Reproducing Kernels of Sobolev Spaces via a Green Kernel Approach with Differential Operators and Boundary Operators

TL;DR

This paper develops a Green kernel approach using differential and boundary operators to explicitly construct reproducing kernels for Sobolev spaces, enhancing understanding of function approximation in these spaces.

Contribution

It introduces a novel method to derive reproducing kernels of Sobolev spaces via Green kernels associated with differential operators and boundary conditions, with explicit eigenfunction and eigenvalue characterizations.

Findings

Derived explicit Green kernels for Sobolev spaces

Established relationships between eigenfunctions and eigenvalues

Provided series expansions and orthonormal bases for the kernels

Abstract

We introduce a vector differential operator $\mathbf{P}$ and a vector boundary operator $\mathbf{B}$ to derive a reproducing kernel along with its associated Hilbert space which is shown to be embedded in a classical Sobolev space. This reproducing kernel is a Green kernel of differential operator $L:=\mathbf{P}^{\ast T}\mathbf{P}$ with homogeneous or nonhomogeneous boundary conditions given by $\mathbf{B}$, where we ensure that the distributional adjoint operator $\mathbf{P}^{\ast}$ of $\mathbf{P}$ is well-defined in the distributional sense. We represent the inner product of the reproducing-kernel Hilbert space in terms of the operators $\mathbf{P}$ and $\mathbf{B}$. In addition, we find relationships for the eigenfunctions and eigenvalues of the reproducing kernel and the operators with homogeneous or nonhomogeneous boundary conditions.
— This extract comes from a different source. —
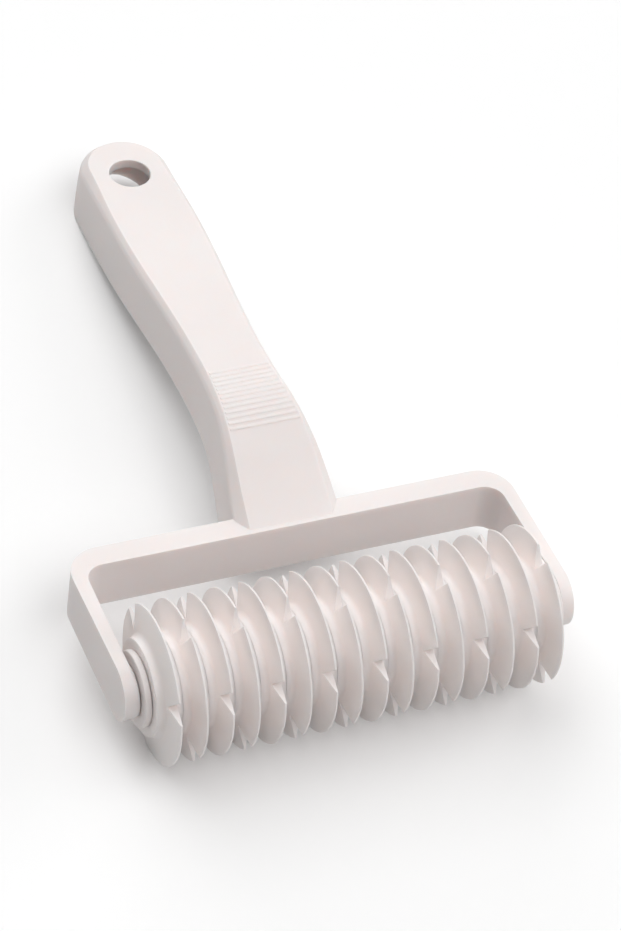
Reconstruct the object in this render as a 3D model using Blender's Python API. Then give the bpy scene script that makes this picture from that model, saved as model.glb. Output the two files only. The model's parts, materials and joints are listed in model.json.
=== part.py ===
"""Lattice pastry cutter: a hollow moulded handle with a yoke that carries a free-running roller.

The roller is a hexagonal axle with notched cutting discs between two end collars. Every disc is
the same moulding. Each one sits a sixth of a turn round from its neighbour on the hexagon, so the
V notches of one disc lie beside the blades of the next, and a sheet of dough is slit in staggered
dashes that pull open into a lattice.

The yoke and handle are modelled in the yoke's own frame: X runs across the yoke along the axle, Y
runs from the axle to the tip of the handle and Z is square to the yoke. An empty then tips that
frame about the axle, so that the part rests on the discs' rims and on the handle's tip.
"""

import math

import bmesh
import bpy
from mathutils import Vector

# Roller: cutting discs, axle and end collars
DISC_COUNT = 16
DISC_PITCH = 0.0068
RIM_RADIUS = 0.0205
RIM_LAND = 0.0005
BLADE_ROOT = 0.0030
HUB_RADIUS = 0.0125
NOTCH_COUNT = 3
NOTCH_WIDTH = 0.0062
NOTCH_FLOOR = 0.0016
NOTCH_ANGLE = math.radians(33.0)
AXLE_FLATS = 0.0080
JOURNAL_RADIUS = 0.0030
JOURNAL_LENGTH = 0.0026
JOURNAL_CHAMFER = 0.0004
COLLAR_RADIUS = 0.0098
COLLAR_THICKNESS = 0.0017
COLLAR_CHAMFER = 0.0003

# Clearance between separate pieces
SEAT_GAP = 0.0003

# Yoke: back bar, two arms and the bearing bosses inside them
ROLLER_CLEARANCE = 0.0156
BAR_THICKNESS = 0.0062
BAR_HEIGHT = 0.0145
ARM_TIP_HEIGHT = 0.0158
ARM_TIP_SETBACK = 0.0010
ARM_TIP_THICKNESS = 0.0031
ARM_ROOT_THICKNESS = 0.0037
OUTER_CORNER_RADIUS = 0.0090
INNER_CORNER_RADIUS = 0.0050
YOKE_EDGE_RADIUS = 0.0006
BOSS_RADIUS = 0.0069
BOSS_HEIGHT = 0.0009

# Handle seen from the side: the top panel climbs from the bar, bends and runs out to the tip
PANEL_SETBACK = 0.0013
RAMP_RUN = 0.0235
RAMP_RISE = 0.0161
TOP_BEND_RADIUS = 0.0350
HANDLE_LENGTH = 0.1279
HANDLE_FALL = 0.0019
BELLY_RUN = 0.0259
BELLY_BEND_RADIUS = 0.0300
DEPTH_AT_BEND = 0.0164
ARCH_DISTANCE = 0.0624
ARCH_RADIUS = 0.3000
DEPTH_AT_ARCH = 0.0154
DEPTH_AT_TIP = 0.0174
HEEL_LIFT = 0.0080
HEEL_RADIUS = 0.0150

# Handle seen from above, its edges and its hollow
ROOT_HALF_WIDTH = 0.0113
WAIST_HALF_WIDTH = 0.0085
WAIST_DISTANCE = 0.0485
SWELL_HALF_WIDTH = 0.0108
SWELL_DISTANCE = 0.1050
TIP_RADIUS = 0.0101
EDGE_FACET = 0.0015
ROOT_EDGE_FACET = 0.0031
ROOT_EDGE_LENGTH = 0.0300
TIP_EDGE_FACET = 0.0021
EDGE_SOFTENING = 0.0003
SIDE_DRAFT = math.radians(3.0)
WALL = 0.0027
SIDE_WALL = 0.0020
RIB_COUNT = 4
RIB_THICKNESS = 0.0016
RIB_RECESS = 0.0035
HOLE_RADIUS = 0.0056
HOLE_CHAMFER = 0.0003
HOLE_SETBACK = 0.0035

# Thumb grip across the bend of the top panel
THUMB_RIB_COUNT = 13
THUMB_RIB_PITCH = 0.00162
THUMB_RIB_WIDTH = 0.0009
THUMB_RIB_HEIGHT = 0.00025
THUMB_RIB_MARGIN = 0.0004
THUMB_RIB_START = 0.0226
THUMB_CREST_SHARE = 0.5

# How far a tool runs past the surface that it opens, and how finely round forms are stepped
OVERRUN = 0.0020
DISC_STEPS = 36
ROUND_STEPS = 24
CORNER_STEPS = 6
SIDE_STEPS = 30
TIP_STEPS = 8

# Places along the axle, from the middle of the roller
COLLAR_INNER = DISC_COUNT * DISC_PITCH / 2 + SEAT_GAP / 2
COLLAR_OUTER = COLLAR_INNER + COLLAR_THICKNESS
BOSS_END = COLLAR_OUTER + SEAT_GAP
ARM_INNER = BOSS_END + BOSS_HEIGHT
ARM_OUTER = ARM_INNER + ARM_TIP_THICKNESS
JOURNAL_END = COLLAR_OUTER + JOURNAL_LENGTH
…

These eigenfunctions and eigenvalues are used to compute a series expansion of the reproducing kernel and an orthonormal basis of the reproducing-kernel Hilbert space. Our theoretical results provide perhaps a more intuitive way of understanding what kind of functions are well approximated by the reproducing kernel-based interpolant to a given multivariate data sample.